◆ Items
>>>
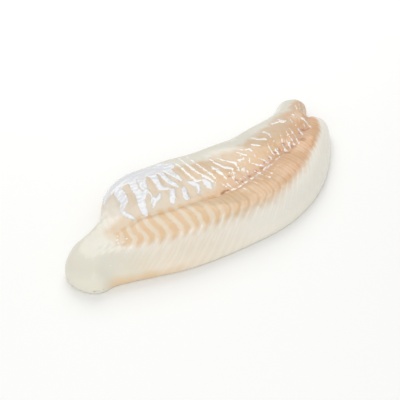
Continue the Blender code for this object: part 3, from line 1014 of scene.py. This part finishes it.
    def painted_bounce_light(self, at: Ground) -> np.ndarray:
        """Share of painted warm bounce light low on the flesh by its foot, most by the head end."""
        height = at.t + self.foot_painted_bounce_light_wander.at(at.x, at.y)
        painted_bounce_light = self.foot_painted_bounce_light.at(at.s, at.t) * self.foot_painted_bounce_light_height.at(height)
        painted_bounce_light = np.maximum(painted_bounce_light, self.flank_painted_bounce_light.at(at.s, at.t))
        patches = self.behind_painted_bounce_light_middle + sum(wander.at(at.x, at.y) for wander in self.behind_painted_bounce_light_wander)
        return np.maximum(painted_bounce_light, patches * self.behind_painted_bounce_light.at(at.s, at.t))

    def layers(self, points: np.ndarray, s: np.ndarray, t: np.ndarray) -> dict[Layer, np.ndarray]:
        """Work out what the finish reads.

        Args:
            points: Points of the smooth surface.
            s: Grid places from head to tail.
            t: Grid places from loin to belly.

        Returns:
            One array for each layer.
        """
        at, tracing = self.ground(points, s, t), Tracing(self.view, points)
        film = self.film(at, tracing)
        back = t - eased(s, self.back_edge) + self.back_wander.at(at.x, at.y)
        shares = {
            Layer.TAN: self.tan(at), Layer.WALL: self.walls(at), Layer.LINES: self.fine_lines(at),
            Layer.VEIL: self.veil(at, film), Layer.BACK: self.back_fade.at(back),
            Layer.NOSE: self.nose_fade.at(s + self.nose_wander.at(at.x, at.y)),
            Layer.DEPTH: self.depth(at), Layer.PAINTED_BOUNCE_LIGHT: self.painted_bounce_light(at), **self.seam_colours(at, tracing),
        }
        layers = {layer: np.clip(share, 0.0, 1.0) for layer, share in shares.items()}
        layers[Layer.GRAIN] = np.stack([at.count, t, np.zeros_like(t)], -1)
        layers[Layer.FILM] = film
        layers[Layer.STREAK_AND_GLINT] = self.streaks(at, tracing)
        return layers

    def relief(self, layers: dict[Layer, np.ndarray], s: np.ndarray, t: np.ndarray) -> np.ndarray:
        """Height that flakes, film and streaks add to the smooth surface.

        Args:
            layers: What layers() gave.
            s: Grid places from head to tail.
            t: Grid places from loin to belly.

        Returns:
            Heights along the surface's normal, in metres.
        """
        count = layers[Layer.GRAIN][..., 0]
        crest = -np.cos(2 * math.pi * count) / 2
        inside = self.film_rise.at(layers[Layer.FILM])
        flakes = self.flake_relief_mm * crest * eased(t, self.relief_lines) * self.relief_ends.at(s, t)
        flakes = flakes * (1 - self.relief_tail_loss.at(s, t)) * (1 - self.relief_film_loss * inside)
        film = self.film_height_mm * inside * (1 + self.film_crumple.at(s, t))
        streaks = self.streak_height_mm * self.streak_rise.at(layers[Layer.STREAK_AND_GLINT])
        cut = (self.amber_cut_mm * layers[Layer.AMBER] + self.blood_cut_mm * layers[Layer.BLOOD]
               + self.rosy_cut_mm * layers[Layer.ROSY])
        return (flakes + film + streaks - cut) * self.relief_rim.at(s, t) * MM


def from_hex(code: str) -> tuple[float, float, float, float]:
    """Turn an sRGB hex colour into the linear one that shaders use.

    Args:
        code: Six hex digits.

    Returns:
        Linear red, green, blue and a full alpha.
    """
    shares = [int(code[i:i + 2], 16) / 255 for i in (0, 2, 4)]
    linear = [c / 12.92 if c <= 0.04045 else ((c + 0.055) / 1.055) ** 2.4 for c in shares]
    return linear[0], linear[1], linear[2], 1.0


def add_node(tree: bpy.types.NodeTree, kind: str, settings: dict | None = None,
             links: dict | None = None) -> bpy.types.Node:
    """Add one node to a material.

    Args:
        tree: The material's node tree.
        kind: The node's type name.
        settings: Values by property name, or by input name or number.
        links: Output sockets by the input's name or number.

    Returns:
        The new node.
    """
    node = tree.nodes.new(kind)
    for name, value in (settings or {}).items():
        if isinstance(name, str) and hasattr(node, name):
            setattr(node, name, value)
        else:
            node.inputs[name].default_value = value
    for name, socket in (links or {}).items():
        tree.links.new(socket, node.inputs[name])
    return node


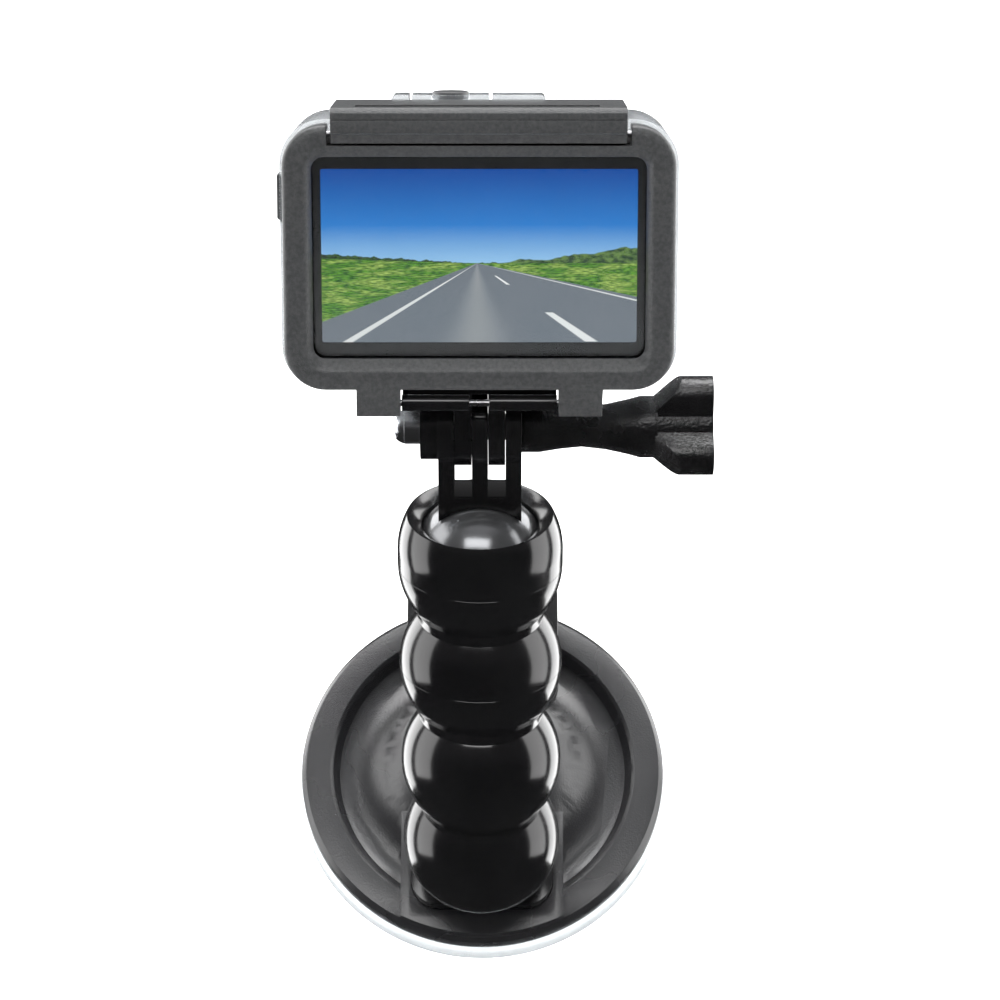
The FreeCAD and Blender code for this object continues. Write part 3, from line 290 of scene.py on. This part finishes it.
<<<
◆ Set exercise
Copy all of the data exactly.

◆ Result
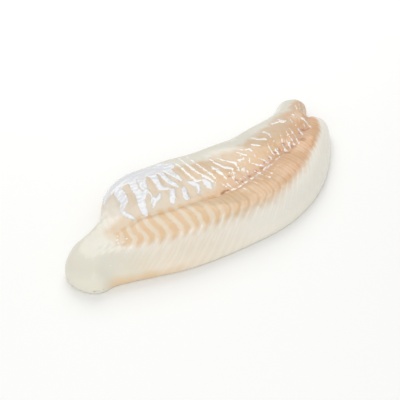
Continue the Blender code for this object: part 3, from line 1014 of scene.py. This part finishes it.
    def painted_bounce_light(self, at: Ground) -> np.ndarray:
        """Share of painted warm bounce light low on the flesh by its foot, most by the head end."""
        height = at.t + self.foot_painted_bounce_light_wander.at(at.x, at.y)
        painted_bounce_light = self.foot_painted_bounce_light.at(at.s, at.t) * self.foot_painted_bounce_light_height.at(height)
        painted_bounce_light = np.maximum(painted_bounce_light, self.flank_painted_bounce_light.at(at.s, at.t))
        patches = self.behind_painted_bounce_light_middle + sum(wander.at(at.x, at.y) for wander in self.behind_painted_bounce_light_wander)
        return np.maximum(painted_bounce_light, patches * self.behind_painted_bounce_light.at(at.s, at.t))

    def layers(self, points: np.ndarray, s: np.ndarray, t: np.ndarray) -> dict[Layer, np.ndarray]:
        """Work out what the finish reads.

        Args:
            points: Points of the smooth surface.
            s: Grid places from head to tail.
            t: Grid places from loin to belly.

        Returns:
            One array for each layer.
        """
        at, tracing = self.ground(points, s, t), Tracing(self.view, points)
        film = self.film(at, tracing)
        back = t - eased(s, self.back_edge) + self.back_wander.at(at.x, at.y)
        shares = {
            Layer.TAN: self.tan(at), Layer.WALL: self.walls(at), Layer.LINES: self.fine_lines(at),
            Layer.VEIL: self.veil(at, film), Layer.BACK: self.back_fade.at(back),
            Layer.NOSE: self.nose_fade.at(s + self.nose_wander.at(at.x, at.y)),
            Layer.DEPTH: self.depth(at), Layer.PAINTED_BOUNCE_LIGHT: self.painted_bounce_light(at), **self.seam_colours(at, tracing),
        }
        layers = {layer: np.clip(share, 0.0, 1.0) for layer, share in shares.items()}
        layers[Layer.GRAIN] = np.stack([at.count, t, np.zeros_like(t)], -1)
        layers[Layer.FILM] = film
        layers[Layer.STREAK_AND_GLINT] = self.streaks(at, tracing)
        return layers

    def relief(self, layers: dict[Layer, np.ndarray], s: np.ndarray, t: np.ndarray) -> np.ndarray:
        """Height that flakes, film and streaks add to the smooth surface.

        Args:
            layers: What layers() gave.
            s: Grid places from head to tail.
            t: Grid places from loin to belly.

        Returns:
            Heights along the surface's normal, in metres.
        """
        count = layers[Layer.GRAIN][..., 0]
        crest = -np.cos(2 * math.pi * count) / 2
        inside = self.film_rise.at(layers[Layer.FILM])
        flakes = self.flake_relief_mm * crest * eased(t, self.relief_lines) * self.relief_ends.at(s, t)
        flakes = flakes * (1 - self.relief_tail_loss.at(s, t)) * (1 - self.relief_film_loss * inside)
        film = self.film_height_mm * inside * (1 + self.film_crumple.at(s, t))
        streaks = self.streak_height_mm * self.streak_rise.at(layers[Layer.STREAK_AND_GLINT])
        cut = (self.amber_cut_mm * layers[Layer.AMBER] + self.blood_cut_mm * layers[Layer.BLOOD]
               + self.rosy_cut_mm * layers[Layer.ROSY])
        return (flakes + film + streaks - cut) * self.relief_rim.at(s, t) * MM


def from_hex(code: str) -> tuple[float, float, float, float]:
    """Turn an sRGB hex colour into the linear one that shaders use.

    Args:
        code: Six hex digits.

    Returns:
        Linear red, green, blue and a full alpha.
    """
    shares = [int(code[i:i + 2], 16) / 255 for i in (0, 2, 4)]
    linear = [c / 12.92 if c <= 0.04045 else ((c + 0.055) / 1.055) ** 2.4 for c in shares]
    return linear[0], linear[1], linear[2], 1.0


def add_node(tree: bpy.types.NodeTree, kind: str, settings: dict | None = None,
             links: dict | None = None) -> bpy.types.Node:
    """Add one node to a material.

    Args:
        tree: The material's node tree.
        kind: The node's type name.
        settings: Values by property name, or by input name or number.
        links: Output sockets by the input's name or number.

    Returns:
        The new node.
    """
    node = tree.nodes.new(kind)
    for name, value in (settings or {}).items():
        if isinstance(name, str) and hasattr(node, name):
            setattr(node, name, value)
        else:
            node.inputs[name].default_value = value
    for name, socket in (links or {}).items():
        tree.links.new(socket, node.inputs[name])
    return node


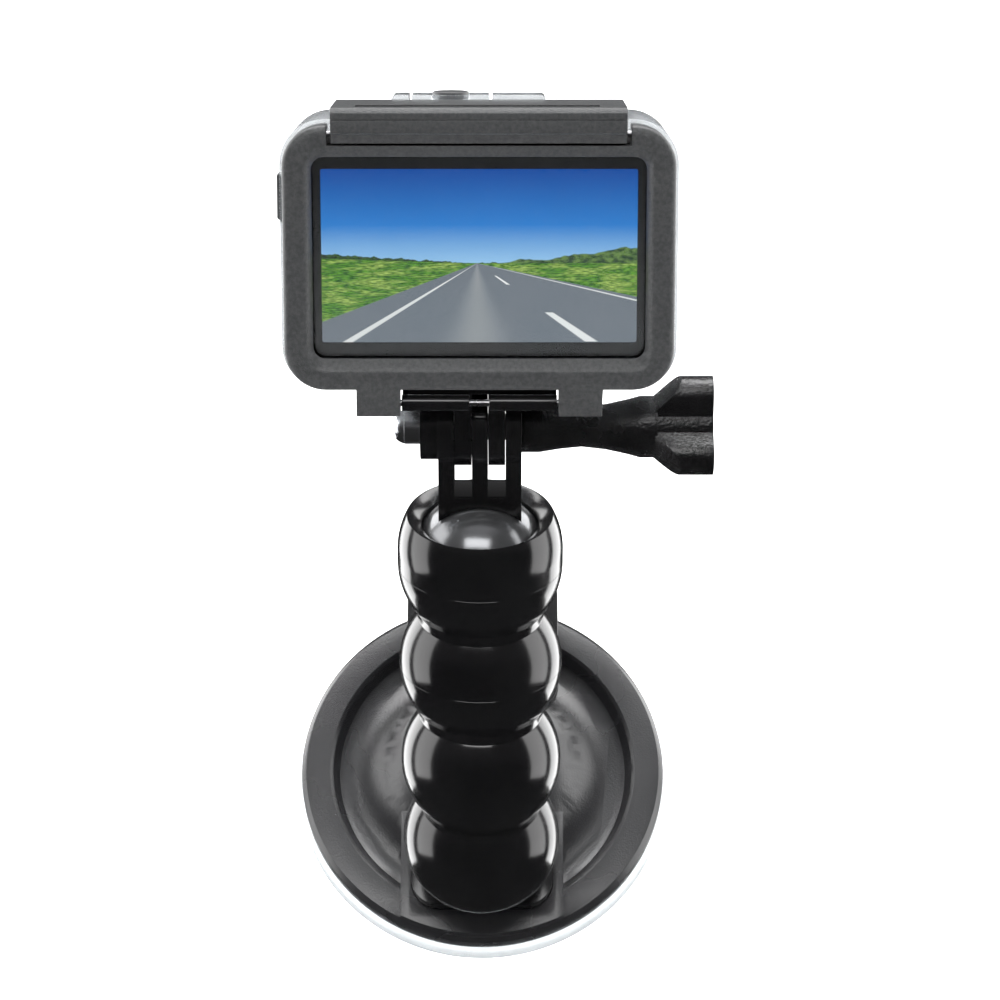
The FreeCAD and Blender code for this object continues. Write part 3, from line 290 of scene.py on. This part finishes it.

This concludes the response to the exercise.